We mourn yet we Believe

I was on my way to Pilates, driving a car, iced coffee in hand, fully immersed in my American life when I got a message from my social worker in Kenya . . . “Anthony isn’t doing well.  I don’t know if he’ll last through the night.”

Anthony made it through the night.  I was selfishly relieved, secretly hoping I would see him upon my return to Kenya in August.  He was staying at Living Room International, a hospice ministry in the village, whose caregivers inspire me daily.  11 year old Anthony was diagnosed with Rheumatic Heart Disease (RHD) and end stage heart failure a few months ago.

According to the World Heart Federation, RHD affects the world’s poorest, most vulnerable populations.  If left untreated, RHD can lead to heart valve damage, stroke, heart failure, and death.  In endemic countries, prevalence of this preventable disease is a stark measure of health system failure and inequality.  RHD is the most commonly acquired heart disease in young people.

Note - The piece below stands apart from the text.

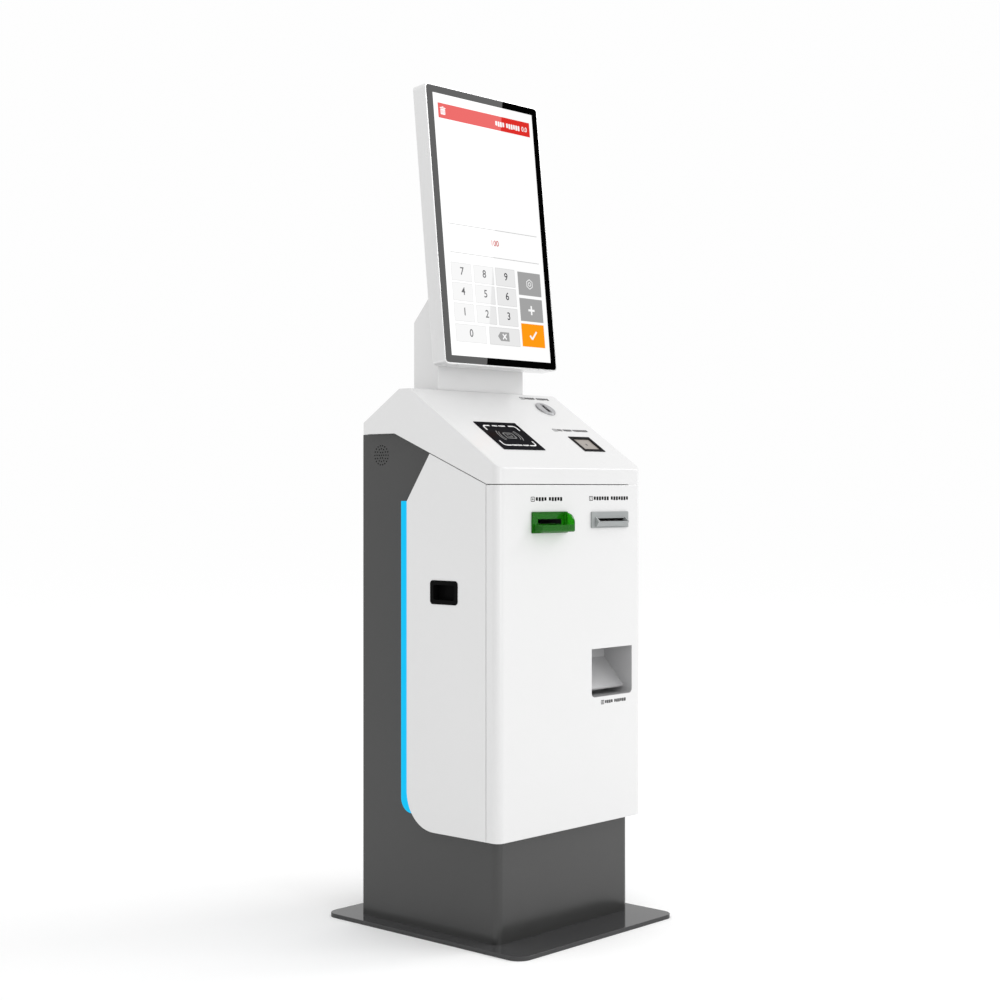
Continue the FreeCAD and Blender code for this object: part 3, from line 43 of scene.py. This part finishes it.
def make_camera():
    """The photograph's viewpoint: level, off the left front corner, with a slight shift."""
    data = bpy.data.cameras.new("camera")
    data.lens, data.sensor_width = 63.215, 36
    data.shift_y = -0.01097
    data.clip_start, data.clip_end = 0.05, 200
    camera = bpy.data.objects.new("camera", data)
    camera.location = (-2.62698, -2.40011, 0.86554)
    camera.rotation_euler = (math.radians(90), 0, math.radians(-47.58))
    bpy.context.scene.collection.objects.link(camera)
    bpy.context.scene.camera = camera


# ---------------------------------------------------------------- materials

class Shader:
    """A Principled material with its nodes added by name."""

    def __init__(self, name, **sockets):
        self.material = bpy.data.materials.new(name)
        self.material.use_nodes = True
        self.tree = self.material.node_tree
        self.bsdf = self.tree.nodes["Principled BSDF"]
        for socket, value in sockets.items():
            socket = socket.replace("_", " ")
            if isinstance(value, tuple) and len(value) == 3:
                value = (*value, 1)
            self.bsdf.inputs[socket].default_value = value

    def node(self, kind, inputs=None, **settings):
        node = self.tree.nodes.new(kind)
        for key, value in settings.items():
            setattr(node, key, value)
        for key, value in (inputs or {}).items():
            self.put(node, key, value)
        return node

    def put(self, node, key, value):
        socket = node.inputs[key]
        if isinstance(value, bpy.types.NodeSocket):
            self.tree.links.new(value, socket)
        else:
            socket.default_value = value

    def place(self):
        return self.node("ShaderNodeTexCoord").outputs["Object"]

    def noise(self, scale, detail=3, vector=None):
        return self.node("ShaderNodeTexNoise", {"Scale": scale, "Detail": detail,
                                                "Vector": vector or self.place()}).outputs["Fac"]

    def spread(self, value, low, high):
        """A 0 to 1 value mapped between two numbers."""
        return self.node("ShaderNodeMapRange", {"Value": value, "From Min": 0.3, "From Max": 0.7,
                                                "To Min": low, "To Max": high}).outputs["Result"]

    def tint(self, value, dark, light):
        mix = self.node("ShaderNodeMix", data_type="RGBA")
        self.put(mix, 0, value)
        self.put(mix, 6, (*dark, 1))
        self.put(mix, 7, (*light, 1))
        return mix.outputs[2]

    def bump(self, height, strength, distance=0.001):
        bump = self.node("ShaderNodeBump", {"Height": height, "Strength": strength,
                                            "Distance": distance})
        self.put(self.bsdf, "Normal", bump.outputs["Normal"])

    def dust(self, colour, spread=0.04, scale=6):
        """Slight variation of one colour over the surface."""
        dark = tuple(c * (1 - spread) for c in colour)
        light = tuple(min(1, c * (1 + spread)) for c in colour)
        self.put(self.bsdf, "Base Color", self.tint(self.noise(scale), dark, light))
        return self

    def vary_roughness(self, low, high, scale=40):
        self.put(self.bsdf, "Roughness", self.spread(self.noise(scale), low, high))
        return self


def powder_coat(name, colour, low, high, spread=0.02):
    """Powder coat: fine orange peel, a satin sheen that varies a little."""
    made = Shader(name).dust(colour, spread, 3).vary_roughness(low, high, 25)
    made.bump(made.noise(900, 2), 0.06, 0.0004)
    return made.material


def brushed(name, colour, stretch, low, high):
    """Metal with fine lines drawn out along the axes where stretch is small."""
    made = Shader(name, Metallic=1.0)
    lines = made.node("ShaderNodeMapping", {"Vector": made.place(), "Scale": stretch})
    grain = made.noise(60, 4, lines.outputs["Vector"])
    dark = tuple(c * 0.85 for c in colour)
    made.put(made.bsdf, "Base Color", made.tint(grain, dark, colour))
    made.put(made.bsdf, "Roughness", made.spread(grain, low, high))
    made.bump(grain, 0.05, 0.0002)
    return made.material


def moulded(name, colour, low, high, grain=1400, depth=0.15, **more):
    made = Shader(name, **more).dust(colour, 0.08, 9).vary_roughness(low, high, 60)
    made.bump(made.noise(grain, 2), depth, 0.0003)
    return made.material


def glossy(name, colour, roughness=0.05, emission=None, strength=0.0, **more):
    made = Shader(name, Roughness=roughness, **more).dust(colour, 0.03, 12)
    made.put(made.bsdf, "Roughness", made.spread(made.noise(15), roughness * 0.8, roughness * 1.3))
    if emission:
        made.bsdf.inputs["Emission Color"].default_value = (*emission, 1)
        made.bsdf.inputs["Emission Strength"].default_value = strength
    return made.material


def circuit_board(name):
    made = Shader(name, Roughness=0.4)
    cells = made.node("ShaderNodeTexVoronoi", {"Vector": made.place(), "Scale": 160.0},
                      distance="CHEBYCHEV")
    step = made.node("ShaderNodeMath", {0: cells.outputs["Distance"], 1: 0.35},
                     operation="LESS_THAN")
    made.put(made.bsdf, "Base Color",
             made.tint(step.outputs[0], (0.008, 0.09, 0.02), (0.03, 0.17, 0.05)))
    made.bump(step.outputs[0], 0.2, 0.0003)
    return made.material


def paper(name):
    made = Shader(name, Roughness=0.75).dust((0.86, 0.86, 0.84), 0.02, 20)
    wound = made.node("ShaderNodeMapping", {"Vector": made.place(), "Scale": (2500, 6, 6)})
    made.bump(made.noise(1, 1, wound.outputs["Vector"]), 0.25, 0.0003)
    return made.material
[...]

It most often begins in childhood as strep throat, and can progress to serious heart damage that kills or debilitates adolescents and young adults.  Although virtually eliminated in Europe and North America, the disease remains common in Africa and other parts of the developing world.*

Last Friday, Anthony asked to leave the hospice and return to the slum, the only place he has ever known as home, to see his family and friends.

Sunday morning, after two days with his family, Anthony died from heart failure.

I only knew Anthony a few months but something about the way God brought him into our lives and how rich and precious our short time with him was, left an imprint on my soul.

Despite the smiles and dancing, Anthony also suffered.  The last day I saw him his feet were so swollen from edema that fluid was leaking through his cracked skin.  You could see his heart beating forcefully and rapidly in his neck.  He often complained about pain and had trouble keeping down any food.

The video below is from Anthony’s niece and mom sending “greetings” while he was away from home last month and staying at the hospice.  Click here . . . 

We mourn with his mother though we can not begin to understand the depth of her loss.  We mourn with his sisters and brothers and nieces.  We mourn with his friends.  We mourn the injustice and the health disparities.

And yet we believe Anthony transitioned into heaven with dignity, knowing he had people, friends and family on earth who loved him dearly.  Please pray for Anthony’s mom and niece who will feel his absence in a deep and personal way.  And pray for our team in Kenya who has an honest desire to fight for the rights of the poor.